そうですね。今、私が仕事で、熊本で《リトリート》っていうのをやり始めてるんですけど…。
――《リトリート》?
ふだんの生活の場からちょっと離れて、自然の中で過ごす。たとえば大阪で毎日仕事に追われて生活してる人が、そこから離れてゆっくりしようという…。旅行とは違って、ヨガとかでもよくあるんですけど、デトックスして心身ともにリラックスする期間を持つんです。それを、いろいろな人とともにやる、という。
――まさに《保養》ですね。
そうですね。たこキャンみたいな(笑)。
これはずっとやりたかったことで、なんでやりたかったかというと、初めて熊本に行ったときに自然もほんとにきれいで食べものもおいしくて、すごくリラックスして…そういうときに《自分がほんとにどうしたいか》ということが出てきやすいんやな、て感じたんです。

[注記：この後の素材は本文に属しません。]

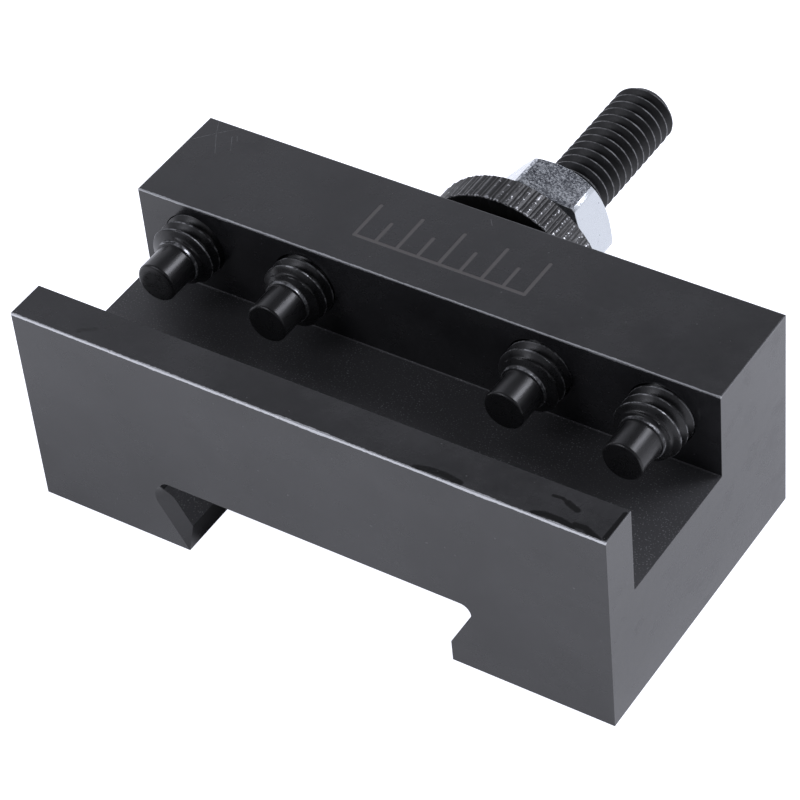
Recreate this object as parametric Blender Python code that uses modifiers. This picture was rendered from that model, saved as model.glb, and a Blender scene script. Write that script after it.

リラックスした、元気な状態で、自分がこうしたい、という気持ちが出てくる。熊本で仕事のあと延長してしばらくいたんですけど、ずっとここにいたいな、という気持ちになってきて、日常はここにもあるんや、と。この時間がすごい大事で、原動力になるなって思ったんです。ふだんの生活からいったん距離を置いて、元気になる場所。自分を作るもの、食べものであったり、体を動かしながらメンテナンスすること、それをしながら何を考えるかやなと。
東北も、原発事故があったからこうやってつながったわけですけど、その土地を知るってすごく大事なことやし、お互いに行き来しやすい環境を作っていきたいなと思います。何かきっかけがなかったら、他県で生活することってなかなかないですよね。暮らす、暮らしを知る、ていうことにやっぱり私はすごく興味があって、それはアメリカに行ったときも思ったんです。旅行でホテルに泊まるんじゃなくて、人の家に滞在させてもらってたので、ローカルな情報とか、いつもとは違う日常がそこにあるというか。食べものっていうのもすごく大きくて、そこにしかない食べものを知っていく。そして料理をする上で(自分の中の)敷居を低くしていく、っていうこともやり続けていくと思います。
たこキャンに来てる人たちも、来て滞在することでその土地を知って、そのことで自分の日常が少し楽になるかもしれない。楽しく、と言ったら言葉が軽いみたいですけど、本当の意味で楽しんで生きる、ていうことができたらいいなと思います。どんな状況であっても、自分の中に楽しさがあって、それを拡げていくことは、私自身どこの土地に行ってもやりたいなと思います。
――いやー、実に深いお話をありがとうございました。すごくおもしろかったです!
こちらこそ、ありがとうございました。なかなか自分の考えてることをまとめて話す機会ってないので、自分でもすごくおもしろかったです。